The First Historically Black Medical Schools

From 1868 to 1904, seven historically black medical schools were founded in the U.S. The first was Howard University, one of the nation’s most influential historically black colleges and universities, located in the heart of Washington, D.C.

It was founded with the expressed purpose of educating black doctors. It opened in 1968 to both black and white students, including women. The first faculty included four white professors and one black, Dr. Alexander T. Augusta.

Dr. Augusta had been in charge of the Toronto City Hospital. He was also the first African American to serve in Freedmen’s Hospital in D.C., but he was only hired as “demonstrator of anatomy,” which restricted his duties and autonomy on the job.

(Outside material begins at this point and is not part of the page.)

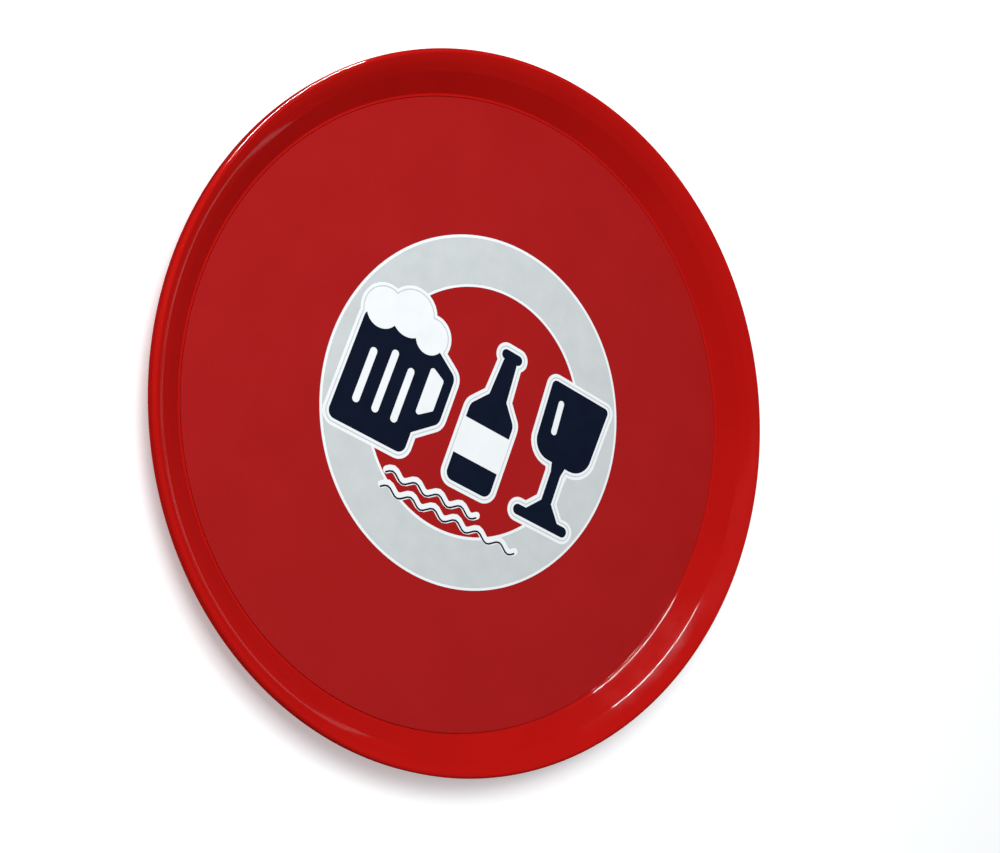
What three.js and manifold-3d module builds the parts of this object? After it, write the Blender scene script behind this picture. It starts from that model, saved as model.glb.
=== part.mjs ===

Several schools soon followed in Howard’s footsteps, including Meharry Medical College, which was established in 1876 in Nashville, Tennessee. With just a dozen students, the school disrupted the color line in the South by admitting students of color. History suggests that the Meharry brothers, who built the school, were originally befriended by a group of African Americans, which prompted them to fight for social equity.

Leonard Medical School in North Carolina was founded in 1882 to assist the programs created at Meharry and Howard. It was one of the most successful historically black medical schools of the time. The Baptist Mission for Society for Negroes supported the school. Students were taught by a group of leading white physicians from the Raleigh community. Unfortunately, the school eventually closed in 1915 after it was unable to comply with the new set of medical standards laid out in the Flexner Report on Medical Education, published in 1910.

Historically black medical schools often lacked the funding and support to keep up with these trends in the industry. The Flexner Report called for new approaches in medicine, making way for more advanced diagnostic tools, treatment regimens, and clinical equipment, much of which was denied to historically black medical schools. Every time the industry moved forward, it created new hurdles for these institutions to overcome.

By 1914, four of the six newly formed historically black medical schools had disappeared, leaving only Howard and Meharry. In 1905, there were 1,465 African American doctors, with only 14.5% of them coming from predominantly white medical schools. Almost 2,400 physicians graduated from Howard and Meharry medical schools from 1890 to the end of WWI.

This discrimination kept countless aspiring providers from entering the world of medicine, making it that much harder for African Americans to access state-of-the-art care. We are still feeling the effects today. Just 5% of physicians working in the U.S. currently identify as black or of African descent, even though black people make up 12% of the population.